A dangerous ‘climate feedback’?
The new findings point to an unsettling possibility. If much of the spike in microbial methane comes from wetlands, a dangerous feedback loop could already be under way—namely, that climate-induced warming (and periodic waterlogging) of these natural ecosystems is causing resident microbes to pump out more methane, which will cause further warming, further enabling higher CH4 production in the microbes.
However, microbial methane is also produced in human-generated sources like rice paddies, landfills, and reservoirs, and so it is possible that the spike in methane is largely due to there simply being more habitat for microbes to thrive in.
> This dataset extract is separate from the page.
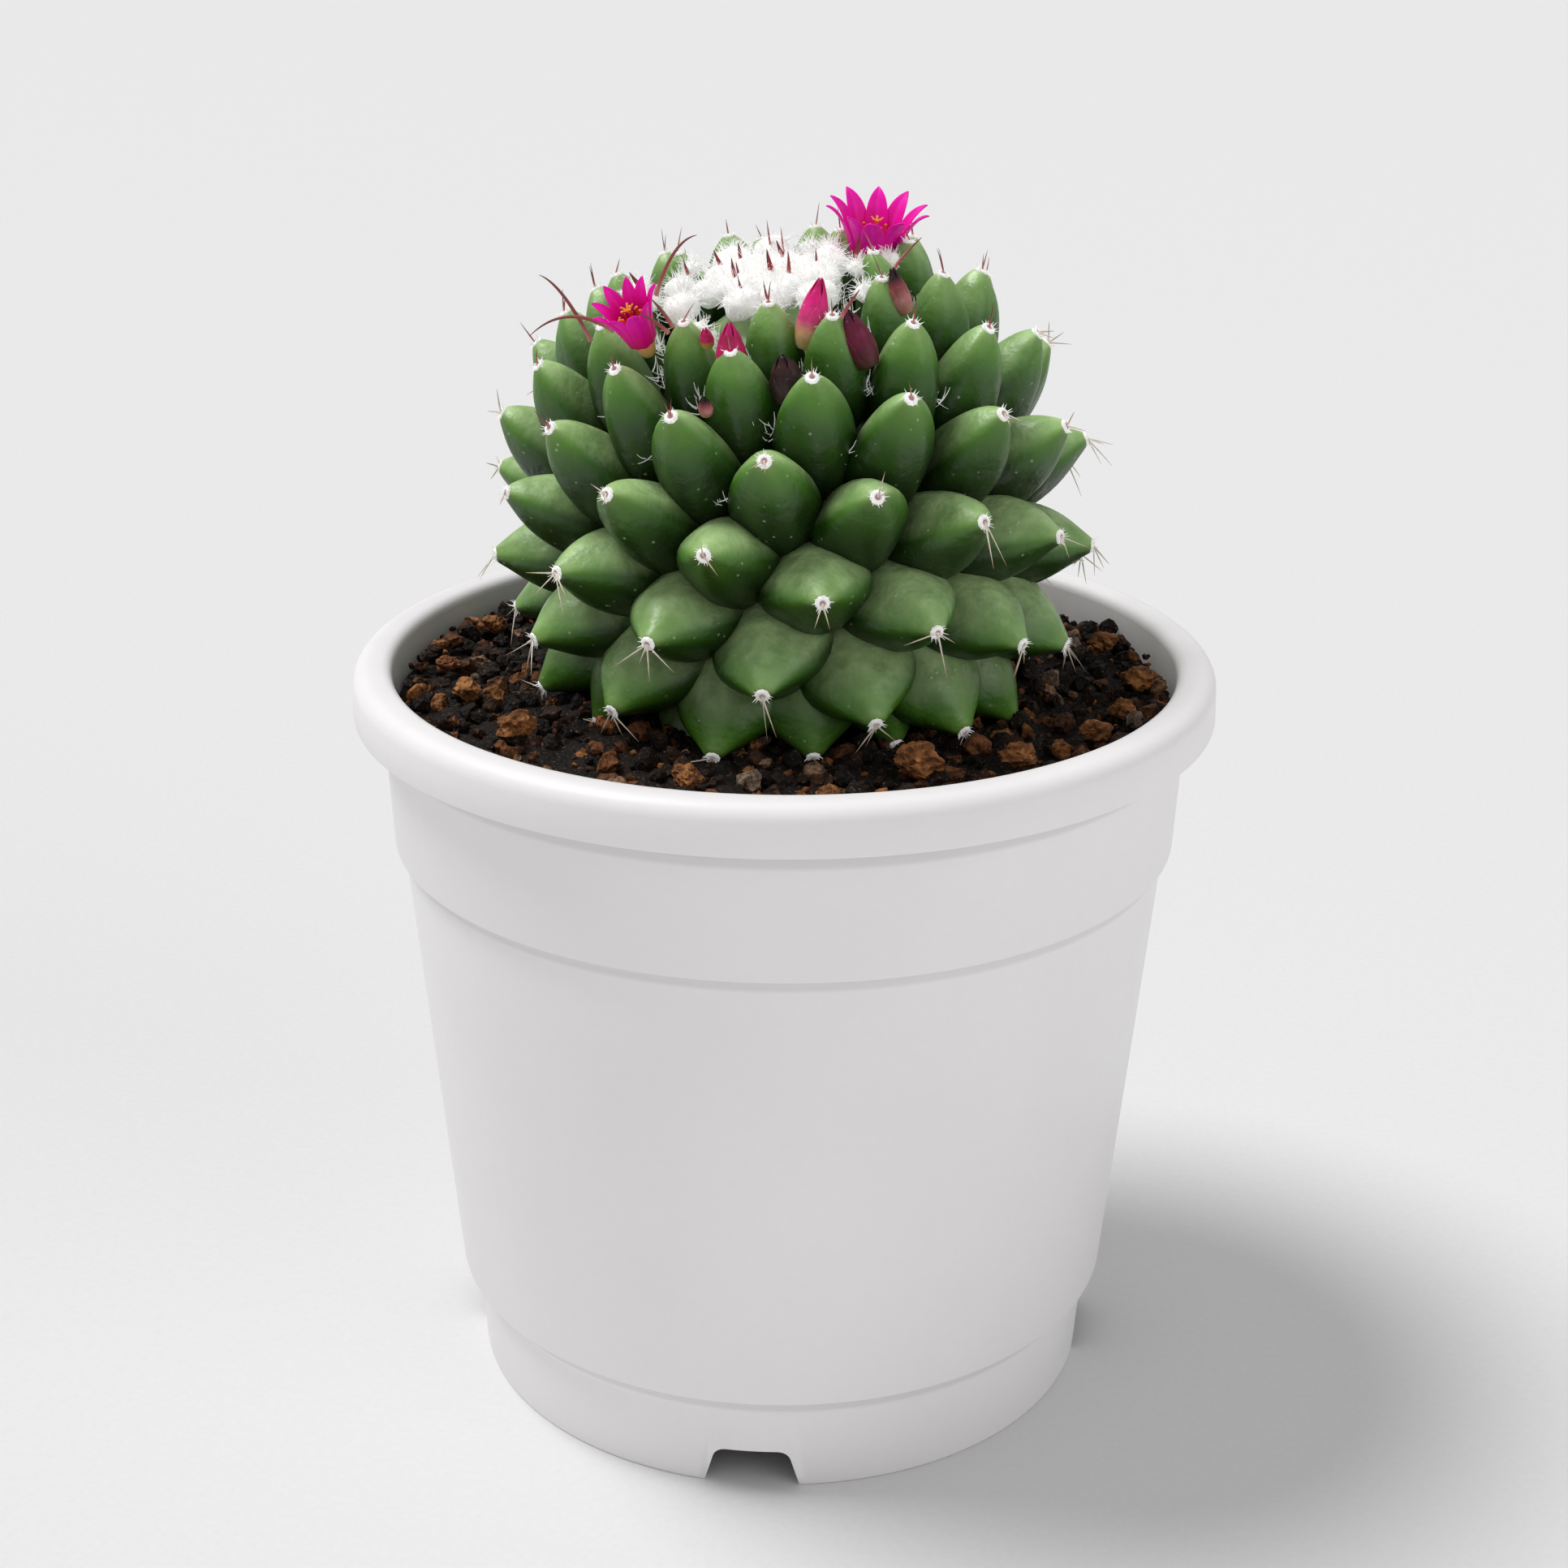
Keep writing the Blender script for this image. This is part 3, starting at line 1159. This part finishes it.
budFinishes = {look: makeBudFinish(look) for look in budColours}
for piece, facts in buds.items():
    makeBud(piece, *facts, budFinishes[facts[5]])
print("buds ready")


# the long red spines

# azimuth, radius and height of the root, then heading, reach, lift and how far it arches
longSpines = [
    (-53, 26.2, 32.6, -113, 6.3, 8.6, 3.4), (-47, 24.1, 33.8, -90, 11.1, 0.4, 4.6),
    (-53, 15.9, 35.9, 119, 6.8, 6.5, 3.5), (68, 18.7, 34.9, 131, 5.8, 3.4, 0.6),
    (-22, 24.1, 35.5, -80, 2.2, 4, 0.6), (-23, 24.8, 35, -47, 4, 3.6, 0.8),
    (29, 24.7, 34.5, 103, 2.7, 3.1, 0.2),
]

longSpine = {"radius": 0.26, "sunk": 0.2, "steps": 23, "ripe": 0.94}


def makeLongSpines(horn):
    for number, (azimuth, radius, height, heading, reach, lift, arch) in enumerate(longSpines, 1):
        root = polar(azimuth, radius + longSpine["sunk"], height)
        over = polar(heading, reach, lift)
        middle = root + over * 0.5 + Vector((0, 0, arch))
        line = bpy.data.curves.new("spineLine", "CURVE")
        line.dimensions = "3D"
        line.bevel_depth = longSpine["radius"]
        line.bevel_resolution = 3
        line.use_fill_caps = True
        spline = line.splines.new("POLY")
        spline.points.add(longSpine["steps"])
        for k, point in enumerate(spline.points):
            share = k / longSpine["steps"]
            spot = root * (1 - share) ** 2 + middle * 2 * share * (1 - share) + (root + over) * share ** 2
            point.co = (*spot, 1)
            point.radius = 1.0 - 0.86 * share ** 2.2 + 0.35 * math.exp(-share * 26)
        obj = bpy.data.objects.new(f"longSpine{number}", line)
        bpy.context.scene.collection.objects.link(obj)
        only(obj)
        bpy.ops.object.convert(target="MESH")
        spine = added(f"longSpine{number}")
        end = root + over
        full = (end - root).length
        marked(spine, "along", lambda co: min(1, (co - root).length / full))
        marked(spine, "ripe", longSpine["ripe"])
        spine.data.transform(standing)
        finished(smooth(spine, 60), "spine", horn, f"long_spine_{number}")
    print("long spines ready")


makeLongSpines(horn)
In theory, that latter result might be less alarming. Whereas microbial emissions in tropical wetlands will be very hard to control, human-made habitats like landfills “could be better managed,” research lead Michel told The Mix. “But that is hard, too, especially in developing countries.”
Determining the relative contributions of different kinds of microbial methane will require further study, she added. “Our data don’t tell us exactly what kind of microbial emissions they were, and our model is too simple to say where the emissions were coming from.”
And getting it right matters, she said. “We need to know where the methane is coming from in order to know how to minimize its release to the atmosphere.”
Urgent Need for Action
Stanford University climate scientist Rob Jackson—recently featured in this Scientific American interview about his new book, Into the Clear Blue Sky: The Path to Restoring Our Atmosphere—agrees.
“Methane contributes a third of current warming and is the only greenhouse gas for which reducing emissions today can slow climate change over the next decade or two,” Jackson, who also chairs the Global Carbon Project, told The Mix.
“Because of methane’s relatively short lifetime, if we could eliminate all methane emissions from human activities, including agriculture, waste, and fossil fuels—a big if—methane’s concentration would return quickly to preindustrial levels.”
“Doing so would save us 0.5°C of warming. Nothing else gives us this much power to slow global warming over the next few decades,” Jackson said.